There are two layers of netting, according to Mr Coyne. “The FX prime brokers will have OTC cleared trades and CCP cleared trades but because we hold the portfolio of transactions we will have the perfect view of the client's credit status that will allow us to assist the client with margin offset between the two models or margin financing across both. We would be the first layer of netting benefit available, and depending on the clearing house's offering there may be some additional benefit on a cross-product basis.”

However, Mr Coyne adds that, currently, traditional exchange-traded FX derivatives and anything given up for clearing cannot be offset at clearing house level, although this may change.

And, aside from the additional cost, Mr Coyne says there are also unresolved issues about settlement: “Cost is being added and the more FX that is cleared, the more concentration risk there is on the clearing houses. The big question mark is FX settlement. No one wants to concentrate settlement risk on a clearing house. It needs to be spread across the FX community, which are CLS bank members, as CLS has worked extremely well to ensure that settlement risk has been eliminated.”

Prime brokers undermined?

There has been some suggestion that the introduction of FX clearing could undermine the value of the FX prime broker. Others argue that because the largest and fastest-growing segment of the FX market is the spot market, which will not be affected by the new regulations, this is unlikely. 

Gil Mandelzis, co-founder and chief executive of post-trade processing firm Traiana, says that the FX OTC market will continue to exist in its present form and the need for FX prime brokers will not go away. In fact, their pivotal role will most likely increase.

“A bank’s client used to be either cleared through a prime broker, or not. When they were cleared, frequently their entire flow was cleared," he says. "In the future, some of the flow of the client will either be cleared or not, adding significant complexity to trading and processing FX.”

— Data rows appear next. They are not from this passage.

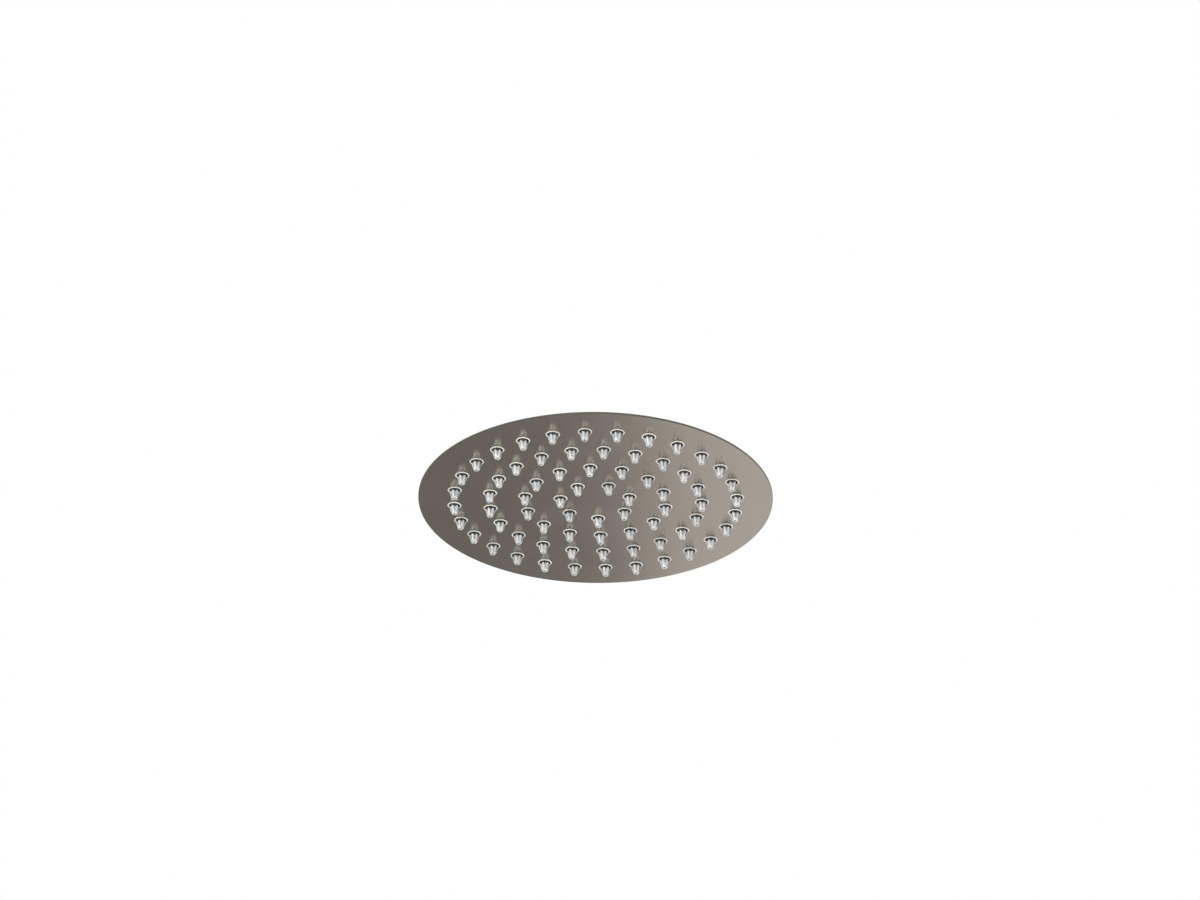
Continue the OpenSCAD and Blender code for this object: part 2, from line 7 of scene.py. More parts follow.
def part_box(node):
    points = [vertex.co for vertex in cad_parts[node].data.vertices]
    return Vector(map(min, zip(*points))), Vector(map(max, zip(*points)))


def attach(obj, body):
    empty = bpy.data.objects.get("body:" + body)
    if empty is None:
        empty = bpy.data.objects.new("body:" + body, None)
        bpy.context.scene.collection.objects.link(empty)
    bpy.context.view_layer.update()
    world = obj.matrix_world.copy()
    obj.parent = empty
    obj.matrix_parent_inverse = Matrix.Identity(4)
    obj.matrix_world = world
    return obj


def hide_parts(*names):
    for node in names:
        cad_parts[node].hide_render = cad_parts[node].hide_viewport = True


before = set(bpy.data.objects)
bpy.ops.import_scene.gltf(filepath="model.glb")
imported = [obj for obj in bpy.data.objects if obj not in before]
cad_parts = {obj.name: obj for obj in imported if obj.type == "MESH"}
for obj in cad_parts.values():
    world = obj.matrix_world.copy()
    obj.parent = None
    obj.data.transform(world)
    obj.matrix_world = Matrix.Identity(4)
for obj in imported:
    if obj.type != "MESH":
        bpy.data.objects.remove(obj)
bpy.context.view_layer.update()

# View: the head is seen from below, as it hangs, from the side opposite to the common line of
# its nozzle rings. The camera stands far off with a long lens, and aims a little above the head.
# Lengths and places in the scene are in metres, and sizes of pieces in millimetres.
mm = 0.001
view_turn = math.radians(4.43)
view_rise = math.radians(-28.57)
view_distance = 2479 * mm
view_roll = math.radians(0.45)
aim_right = 2.3 * mm
aim_up = 29.0 * mm
sensor_w = 36
lens_per_sensor = 3.66
view_end = 20
face_low, face_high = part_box("face_plate")
face_middle = Vector((0, 0, face_low.z))
looking = Vector((
    -math.sin(view_turn) * math.cos(view_rise),
    math.cos(view_turn) * math.cos(view_rise),
    -math.sin(view_rise),
))
camera_right = looking.cross(Vector((0, 0, 1))).normalized()
camera_up = camera_right.cross(looking)
camera = bpy.data.objects.new("camera", bpy.data.cameras.new("camera"))
bpy.context.scene.collection.objects.link(camera)
camera.data.sensor_width = sensor_w
camera.data.lens = lens_per_sensor * sensor_w
camera.data.clip_end = view_end
camera.location = face_middle - looking * view_distance
aim = face_middle + camera_right * aim_right + camera_up * aim_up - camera.location
camera.rotation_mode = "QUATERNION"
camera.rotation_quaternion = (
    aim.to_track_quat("-Z", "Y") @ Matrix.Rotation(view_roll, 3, "Z").to_quaternion()
)
bpy.context.scene.camera = camera
bpy.context.scene.view_settings.view_transform = "Standard"


# Light: an even white room, a broad lamp and an upright strip in front on the left, soft fills on
# the right and behind, and one lamp overhead. Only a panel on the right shows as a gradient in the
# satin face.
def soft_lamp(name, place, target, width, height, power, mirrored=False):
    """A flat lamp that shines from one point to another.

    The camera never sees it, and metal shows it only where it is mirrored.
    """
    lamp = bpy.data.objects.new(name, bpy.data.lights.new(name, "AREA"))
    lamp.data.shape = "RECTANGLE"
    lamp.data.size = width
    lamp.data.size_y = height
    lamp.data.energy = power
    lamp.location = place
    lamp.rotation_mode = "QUATERNION"
    lamp.rotation_quaternion = (Vector(target) - Vector(place)).to_track_quat("-Z", "Y")
    lamp.visible_camera = False
    lamp.visible_glossy = mirrored
    bpy.context.scene.collection.objects.link(lamp)


soft_lamp("front_lamp", (-0.9, -1.3, -0.9), face_middle, 1.6, 1.6, 15)
soft_lamp("front_strip", (-0.5, -1.5, -0.9), face_middle, 0.12, 1.6, 20)
soft_lamp("right_fill", (1.3, -1.1, -0.6), face_middle, 1.2, 1.2, 9)
soft_lamp("back_fill", (0.6, 1.5, -0.8), face_middle, 1.2, 1.2, 28)
soft_lamp("right_panel", (0.37, 0.93, -0.53), (0.44, 0, -0.02), 0.8, 0.8, 1.18, mirrored=True)
soft_lamp("top_lamp", (-0.6, 0.4, 1.6), face_middle, 1.2, 1.2, 16, mirrored=True)

room = bpy.data.worlds.new("room")
room.use_nodes = True
bpy.context.scene.world = room
room_light = room.node_tree.nodes["Background"]
room_light.inputs["Color"].default_value = (1, 1, 1, 1)
room_level = 0.25
ray = room.node_tree.nodes.new("ShaderNodeLightPath")
seen = ray.outputs["Is Camera Ray"]
for kind in ("Is Glossy Ray", "Is Transmission Ray"):
    either = room.node_tree.nodes.new("ShaderNodeMath")
    either.operation = "MAXIMUM"
    room.node_tree.links.new(seen, either.inputs[0])
    room.node_tree.links.new(ray.outputs[kind], either.inputs[1])
    seen = either.outputs[0]
strength = room.node_tree.nodes.new("ShaderNodeMath")
strength.operation = "MULTIPLY_ADD"
strength.inputs[1].default_value = 1 - room_level
strength.inputs[2].default_value = room_level
room.node_tree.links.new(seen, strength.inputs[0])
room.node_tree.links.new(strength.outputs[0], room_light.inputs["Strength"])


# Floor: a plain pale sheet far below the hanging head, slightly uneven in tone. It fades into the
# white room all round.
class Value:
    """A number in a node tree. An expression on values adds its Math nodes."""

    def __init__(self, tree, socket):
        self.tree = tree
        self.socket = socket

    def math(self, operation, *items):
        made = self.tree.nodes.new("ShaderNodeMath")
        made.operation = operation
        for slot, item in enumerate(items):
            if isinstance(item, Value):
                self.tree.links.new(item.socket, made.inputs[slot])
            else:
                made.inputs[slot].default_value = item
        return Value(self.tree, made.outputs[0])

    def __add__(self, other):
        return self.math("ADD", self, other)

    def __radd__(self, other):
        return self.math("ADD", other, self)

    def __sub__(self, other):
        return self.math("SUBTRACT", self, other)

    def __rsub__(self, other):
        return self.math("SUBTRACT", other, self)

    def __mul__(self, other):
        return self.math("MULTIPLY", self, other)

    def __rmul__(self, other):
        return self.math("MULTIPLY", other, self)

    def __truediv__(self, other):
        return self.math("DIVIDE", self, other)

    def __pow__(self, other):
        return self.math("POWER", self, other)

    def __mod__(self, other):
        return self.math("FLOORED_MODULO", self, other)

    def __abs__(self):
        return self.math("ABSOLUTE", self)


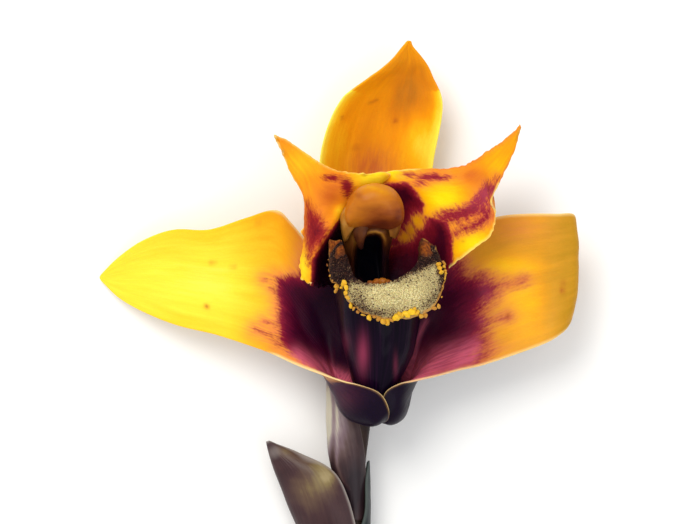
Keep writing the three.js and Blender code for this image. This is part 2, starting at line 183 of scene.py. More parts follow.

According to Mr Mandelzis, even if a client only clears a few options trades a year, over multiple CCPs, the industry's complexity has increased exponentially, much more than the volume associated with cleared trades would indicate. Positions and margins will need to be managed and reported over multiple destinations. The prime brokers will be working closely with their futures commission merchants to offer an integrated solution, which should be as invisible as possible to the client.

The development of FX CCPs is still in its very early days. More CCPs are expected to come to market with, perhaps, differing clearing models, mirroring what happened in the interest rate swaps market.

The FX market has always been regarded as different to other asset classes, but it looks increasingly likely that it will have to adapt to the same regulatory regime as other products. And banks' FX prime brokerage desks – as well as the central services currently being built – are positioning themselves to capitalise on the opportunities presented by this extra layer of regulatory oversight.